> _Supplied material_:
━━━━━━━━━━

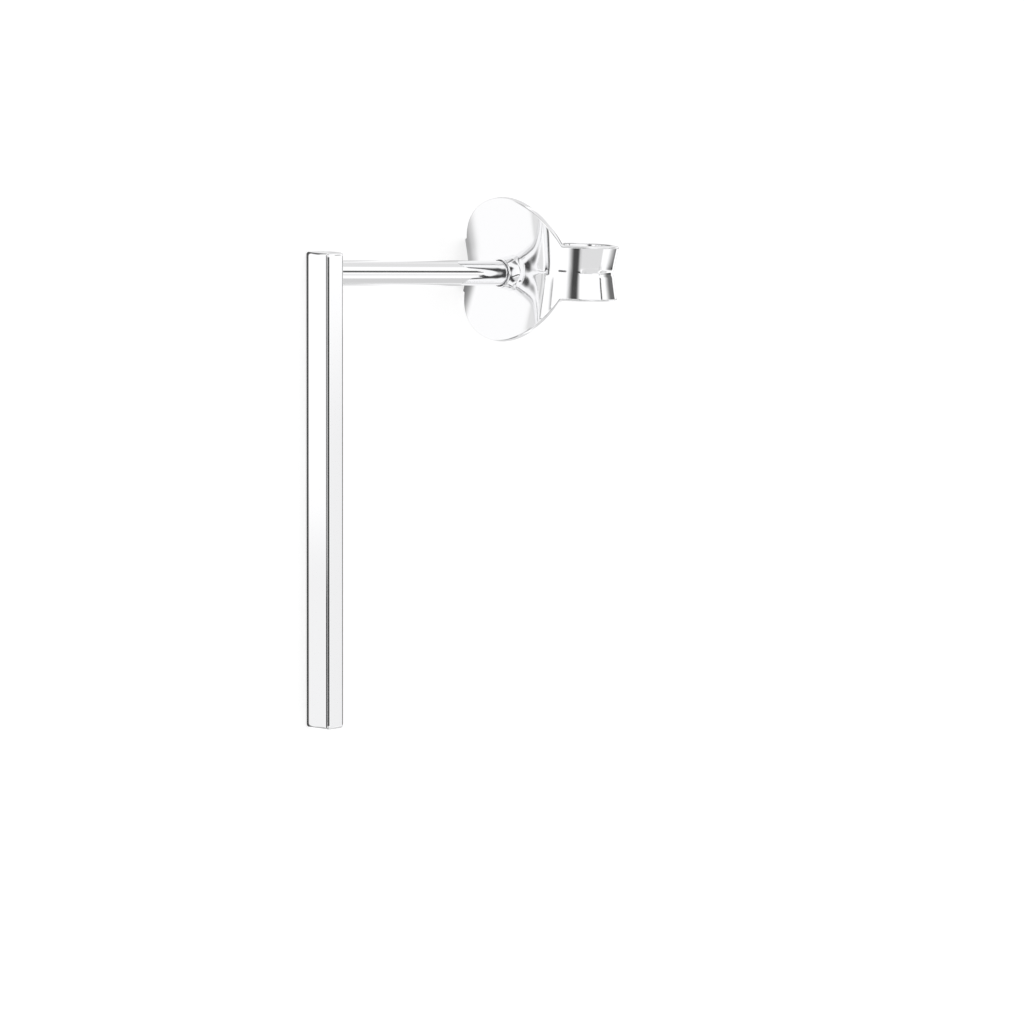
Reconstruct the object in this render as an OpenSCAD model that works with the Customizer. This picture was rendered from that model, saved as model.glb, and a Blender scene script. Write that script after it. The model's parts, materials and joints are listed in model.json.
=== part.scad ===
// Bar stud earring with a push-on butterfly clutch.
// It lies on its side, as it does on a table: one long edge of the bar and one scroll of the
// clutch touch the surface. The bar runs along X with its top end towards -X, the post points
// towards +Y, and the origin is below the middle of the whole earring.

/* [Bar] */
// Length of the bar
bar_len = 16; // [12:0.5:24]
// Width of the bar's front face
bar_w = 1.1; // [0.95:0.05:1.6]
// Depth of the bar, from front to back
bar_d = 0.75; // [0.6:0.05:1.2]
// Radius that rounds the bar's edges
bar_edge = 0.1; // [0.06:0.01:0.2]

/* [Post] */
// Diameter of the post
post_dia = 0.85; // [0.7:0.01:0.9]
// Distance from the bar's top end down to the post's axis
post_drop = 0.7; // [0.6:0.05:4]
// Length of the post, from the back of the bar to its tip
post_len = 11.3; // [11:0.1:14]
// Angle by which the post leans down from square to the bar
post_lean = 3; // [0:0.5:5]
// Length of the worn groove in the post under the clutch
notch_len = 0.65; // [0.6:0.05:0.9]
// Depth of that groove
notch_depth = 0.07; // [0.04:0.01:0.12]

/* [Clutch plate] */
// Gap between the back of the bar and the clutch's collar
lobe_gap = 7.8; // [5:0.1:8]
// Thickness of the clutch's sheet metal
sheet = 0.24; // [0.18:0.01:0.28]
// Diameter of the round plate
plate_dia = 4.92; // [4.2:0.02:5.6]
// Distance from the post's axis up to the middle of the clutch's sheet
sheet_rise = 0.13; // [0:0.01:0.2]
// Radius to which the plate's middle is bowed, seen from above
flat_r = 15; // [10:0.5:30]
// Radius to which the plate's sides and the arms are bent back
bend_r = 1.95; // [1.7:0.05:2.5]
// Angle of each half of the sheet to its fold line
fold_angle = 11; // [6:0.5:13]
// Radius that softens the fold line
fold_soft = 0.2; // [0.1:0.02:0.4]

/* [Clutch collar] */
// Height of the collar in front of the plate
collar_h = 0.4; // [0.25:0.01:0.6]
// Diameter of the collar's foot
collar_foot_dia = 1.3; // [1.2:0.02:1.5]
// Thickness of the collar's lip
collar_lip = 0.06; // [0.05:0.01:0.08]
// Gap between the collar's hole and the post
hole_gap = 0.03; // [0.02:0.005:0.05]

/* [Clutch scrolls] */
// Width of the sheet in the scrolls
arm_w = 1.88; // [1.4:0.02:2]
// Radius of each scroll's outer turn
turn_r = 1.1; // [0.9:0.05:1.2]
// Radius of each scroll's side
side_r = 2; // [1.6:0.1:2.4]
// Radius of each scroll's turn back towards the plate
end_r = 0.45; // [0.4:0.05:0.6]
// Angle by which each scroll's end flares away from the post
flare_angle = 20; // [10:5:30]
// Gap between each scroll and the post
grip_gap = 0.03; // [0.02:0.005:0.05]

/* [Hidden] */
// Facets of a full turn, and height steps in half a width of sheet
turn_facets = 128;
fold_steps = 8;
// How far each height step crowds towards the fold line
step_crowding = 1.6;
// Length that a cutting shape runs past what it cuts
past = 1;
// How far the groove starts inside the collar
notch_inset = 0.05;
// How far each stretch of the sheet starts inside the one before it, and how much thinner it is
splice_angle = 2;
splice_step = 0.003;
// Turns the collar so that its surfaces start away from the fold line
seam_angle = 40;
// Radius of the flared end of each scroll
flare_r = 0.5;
// Headings at which the sheet's stretches end, in degrees from +X towards +Y
flat_end = 5;
bend_end = 46;
turn_end = 105;
side_end = 168;
end_end = 226;
back_end = 270;

post_r = post_dia / 2;
post_z = bar_len - post_drop;
hole_r = post_r + hole_gap;
plate_r = plate_dia / 2;
arm_half = arm_w / 2;
// Distance along the post from the bar's axis to the middle of the sheet at its fold line
seat_y = bar_d / 2 + lobe_gap + collar_h + sheet / 2;

// The sheet's path seen from above, from the fold line's middle: the plate's flat middle, the
// bend of its side and arm, then the scroll's outer turn, its side, its turn back, the stretch
// that comes back along the post, and the flare. All turn the same way.
function next_centre(centre, r, next_r, heading) = centre + (r - next_r) * [sin(heading), -cos(heading)];

bend_centre = next_centre([0, flat_r], flat_r, bend_r, flat_end);
turn_centre = next_centre(bend_centre, bend_r, turn_r, bend_end);
side_centre = next_centre(turn_centre, turn_r, side_r, turn_end);
end_centre = next_centre(side_centre, side_r, end_r, side_end);
grip_x = post_r + grip_gap + sheet / 2;
back_r = (end_centre.x + end_r * sin(end_end) - grip_x) / (1 + sin(end_end));
back_centre = next_centre(end_centre, end_r, back_r, end_end);
flare_centre = next_centre(back_centre, back_r, flare_r, back_end);

// How far the sheet stands out from its fold line at a height z
function fold(z) = tan(fold_angle) * (sqrt(z ^ 2 + fold_soft ^ 2) - fold_soft);

// The scroll's reach from its turn's centre and from its side's, at its edges
turn_reach = turn_r + sheet / 2 + fold(arm_half);
side_reach = side_r + sheet / 2 + fold(arm_half);

// The resting pose: the earring turns about the bar until a scroll is as low as the bar's edge
rest_x = turn_centre.x - (bar_w / 2 - bar_edge);
rest_y = (seat_y + turn_centre.y) * cos(post_lean) - (arm_half - sheet_rise) * sin(post_lean)
    + bar_d / 2 - bar_edge;
rest_tilt = atan(rest_x / rest_y) + asin((turn_reach - bar_edge) / norm([rest_x, rest_y]));
bar_corner_x = bar_w / 2 - bar_edge;
bar_corner_y = bar_d / 2 - bar_edge;
lift = bar_corner_x * cos(rest_tilt) + bar_corner_y * sin(rest_tilt) + bar_edge;

// Half-way along and across the whole earring
rim_z = sheet_rise + plate_r;
rim_y = seat_y - fold(plate_r) - sheet / 2;
plate_top = post_z + rim_z * cos(post_lean) - rim_y * sin(post_lean);
middle_x = max(plate_top, bar_len) / 2;
tip_y = (bar_d / 2 + post_len - post_r) * cos(post_lean) * cos(rest_tilt) + post_r;
side_y = (seat_y + side_centre.y) * cos(post_lean) + (arm_half + sheet_rise) * sin(post_lean);
scroll_y = side_y * cos(rest_tilt) + side_centre.x * sin(rest_tilt) + side_reach;
front_y = -bar_corner_x * sin(rest_tilt) - bar_corner_y * cos(rest_tilt) - bar_edge;
middle_y = (front_y + max(tip_y, scroll_y)) / 2;

// Lays down what is drawn upright: bar along Z, front face towards -Y
module lying()
    translate([middle_x, -middle_y, lift])
        rotate([rest_tilt, 0, 0])
            rotate([0, -90, 0])
                children();

// Puts what is drawn along +Y on the post's axis
module on_post()
    translate([0, 0, post_z])
        rotate([-post_lean, 0, 0])
            children();

// A rectangle with round corners, standing on its bottom edge's middle
module rounded_rect(w, h, r) {
    translate([-w / 2 + r, 0])
        square([w - 2 * r, h]);
    translate([-w / 2, r])
        square([w, h - 2 * r]);
    for (x = [-w / 2 + r, w / 2 - r], y = [r, h - r])
        translate([x, y])
            circle(r, $fn = turn_facets);
}

// The bar, with its long edges and both ends rounded
module bar() {
    intersection() {
        translate([0, -bar_d / 2, 0])
            linear_extrude(bar_len)
                rounded_rect(bar_w, bar_d, bar_edge);
        rotate([90, 0, 0])
            linear_extrude(bar_d + past, center = true)
                rounded_rect(bar_w, bar_len, bar_edge);
        rotate([90, 0, 90])
            linear_extrude(bar_w + past, center = true)
                rounded_rect(bar_d, bar_len, bar_edge);
    }
}

// The post from the bar's axis to its round tip, with the groove under the clutch
module post() {
    length = bar_d / 2 + post_len;
    groove_r = (notch_len ^ 2 / 4 + notch_depth ^ 2) / (2 * notch_depth);
    groove_y = bar_d / 2 + lobe_gap + notch_inset + notch_len / 2;
    rotate([-90, 0, 0])
        rotate_extrude($fn = turn_facets)
            intersection() {
                difference() {
                    union() {
                        square([post_r, length - post_r]);
                        translate([0, length - post_r])
                            circle(post_r, $fn = turn_facets);
                    }
                    translate([post_r + groove_r - notch_depth, groove_y])
                        circle(groove_r, $fn = turn_facets * 8);
                }
                square([post_r, length]);
            }
}

module bar_and_post()
    color("silver")
        lying() {
            bar();
            on_post()
                post();
        }

// The folded sheet's section: x is its distance from a turn's centre, y its height
module sheet_section(r, half_w, thinner) {
    half_t = sheet / 2 - thinner;
    top = half_w - thinner;
    steps = [for (i = [-fold_steps : fold_steps]) top * sign(i) * abs(i / fold_steps) ^ step_crowding];
    polygon(concat(
        [for (z = steps) [r + fold(z) + half_t, z]],
        [for (i = [len(steps) - 1 : -1 : 0]) [r + fold(steps[i]) - half_t, steps[i]]]
    ));
}

// A stretch of the sheet that turns about a centre, between two angles seen from above
module sheet_turn(centre, from, to, r, half_w, thinner = 0)
    translate([centre.x, centre.y, 0])
        rotate([0, 0, from])
            rotate_extrude(angle = to - from, $fn = turn_facets)
                sheet_section(r, half_w, thinner);

// One of the two bends, with room for the plate's round outline to be cut from it
module bend()
    sheet_turn(bend_centre, flat_end - 90 - splice_angle, bend_end - 90, bend_r, plate_r + past,
        thinner = splice_step);

// The round plate with the roots of both arms, bent and folded, and open behind the collar
module plate()
    intersection() {
        union() {
            sheet_turn([0, flat_r], -90 - flat_end, -90 + flat_end, flat_r, plate_r + past);
            bend();
            mirror([1, 0, 0])
                bend();
        }
        rotate([90, 0, 0])
            linear_extrude(4 * plate_r, center = true)
                difference() {
                    union() {
                        circle(plate_r, $fn = turn_facets);
                        square([4 * plate_r, arm_w], center = true);
                    }
                    translate([0, -sheet_rise])
                        rotate(seam_angle)
                            circle(hole_r + collar_lip, $fn = turn_facets);
                }
    }

// A stretch of the scroll, which starts a little inside the one before it and is a hair
// thinner, so that the sheet is one piece
module scroll_turn(centre, from, to, r, place)
    sheet_turn(centre, from - 90 - splice_angle, to - 90, r, arm_half, thinner = place * splice_step);

module scroll() {
    scroll_turn(turn_centre, bend_end, turn_end, turn_r, 2);
    scroll_turn(side_centre, turn_end, side_end, side_r, 3);
    scroll_turn(end_centre, side_end, end_end, end_r, 4);
    scroll_turn(back_centre, end_end, back_end, back_r, 5);
    scroll_turn(flare_centre, back_end, back_end + flare_angle, flare_r, 6);
}

// The collar that guides the post: a drawn cone with a round lip, rooted in the sheet
module collar() {
    lip_r = collar_lip / 2;
    reach = sheet / 2 + collar_h - lip_r;
    rotate([90, seam_angle, 0])
        rotate_extrude($fn = turn_facets) {
            polygon([[hole_r, 0], [collar_foot_dia / 2, 0], [hole_r + collar_lip, reach], [hole_r, reach]]);
            translate([hole_r + lip_r, reach])
                circle(lip_r, $fn = 32);
        }
}

module butterfly_clutch()
    color("gainsboro")
        lying()
            on_post()
                translate([0, seat_y, 0]) {
                    collar();
                    translate([0, 0, sheet_rise]) {
                        plate();
                        scroll();
                        mirror([1, 0, 0])
                            scroll();
                    }
                }

bar_and_post();
butterfly_clutch();
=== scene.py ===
"""Bar stud earring with a push-on butterfly clutch, lying on its side on a light table.

Pieces are drawn upright in millimetres, with the bar along Z, its front face towards -Y and the
post along +Y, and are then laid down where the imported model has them.
"""

import json
import math

import bmesh
import bpy
from mathutils import Matrix, Vector


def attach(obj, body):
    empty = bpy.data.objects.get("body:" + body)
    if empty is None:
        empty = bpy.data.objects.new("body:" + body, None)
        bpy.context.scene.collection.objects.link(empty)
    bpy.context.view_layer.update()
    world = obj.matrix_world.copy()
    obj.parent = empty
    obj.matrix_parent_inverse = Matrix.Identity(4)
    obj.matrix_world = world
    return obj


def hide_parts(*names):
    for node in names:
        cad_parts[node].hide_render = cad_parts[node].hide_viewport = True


bl_info = {
    "name": "Bar stud earring",
    "version": (1, 0, 0),
    "blender": (4, 5, 0),
    "location": "3D View > Sidebar > Bar stud",
    "description": "Models a bar stud earring with its butterfly clutch on a light table",
    "category": "Object",
}

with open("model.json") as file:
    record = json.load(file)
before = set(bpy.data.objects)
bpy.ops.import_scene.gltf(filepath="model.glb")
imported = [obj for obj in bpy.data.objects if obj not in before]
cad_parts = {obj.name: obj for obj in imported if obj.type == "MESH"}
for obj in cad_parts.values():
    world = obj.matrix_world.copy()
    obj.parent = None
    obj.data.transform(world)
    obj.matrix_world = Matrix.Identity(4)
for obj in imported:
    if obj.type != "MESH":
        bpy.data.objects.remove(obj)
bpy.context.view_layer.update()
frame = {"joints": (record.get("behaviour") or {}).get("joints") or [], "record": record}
MM = 0.001
UP = Vector((0, 0, 1))
# Lengths shorter than this, in millimetres, count as none, and heights are compared to as many digits
TINY = 1e-5
DIGITS = 5

# How finely the shapes are divided
EDGE_SEGMENTS = 8
RIM_SEGMENTS = 3
ROUND_STEPS = 128
WAVE_STEPS = 24
SHANK_STEPS = 40
SHEET_TURNS = 480
SHEET_RINGS = 40
ARM_STEPS = 130
LIP_STEPS = 8
COLLAR_STEPS = 12
TABLE_SEGMENTS = 96

# The camera's sensor and the nearest thing that it shows, in millimetres
SENSOR_WIDTH = 36
NEAR_LIMIT = 10


def millimetres(name, default, description):
    """A size in millimetres that a user can change."""
    return bpy.props.FloatProperty(name=name, default=default, min=0, precision=3, description=description)


def degrees(name, default, description):
    """An angle that a user can change."""
    return bpy.props.FloatProperty(
        name=name, default=math.radians(default), subtype="ANGLE", description=description
    )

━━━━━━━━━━

Repeat word for word the lines from the line containing "module butterfly_clutch()" to the line containing "import math", both lines included; nothing else should appear.

> _Finished task_:
module butterfly_clutch()
    color("gainsboro")
        lying()
            on_post()
                translate([0, seat_y, 0]) {
                    collar();
                    translate([0, 0, sheet_rise]) {
                        plate();
                        scroll();
                        mirror([1, 0, 0])
                            scroll();
                    }
                }

bar_and_post();
butterfly_clutch();
=== scene.py ===
"""Bar stud earring with a push-on butterfly clutch, lying on its side on a light table.

Pieces are drawn upright in millimetres, with the bar along Z, its front face towards -Y and the
post along +Y, and are then laid down where the imported model has them.
"""

import json
import math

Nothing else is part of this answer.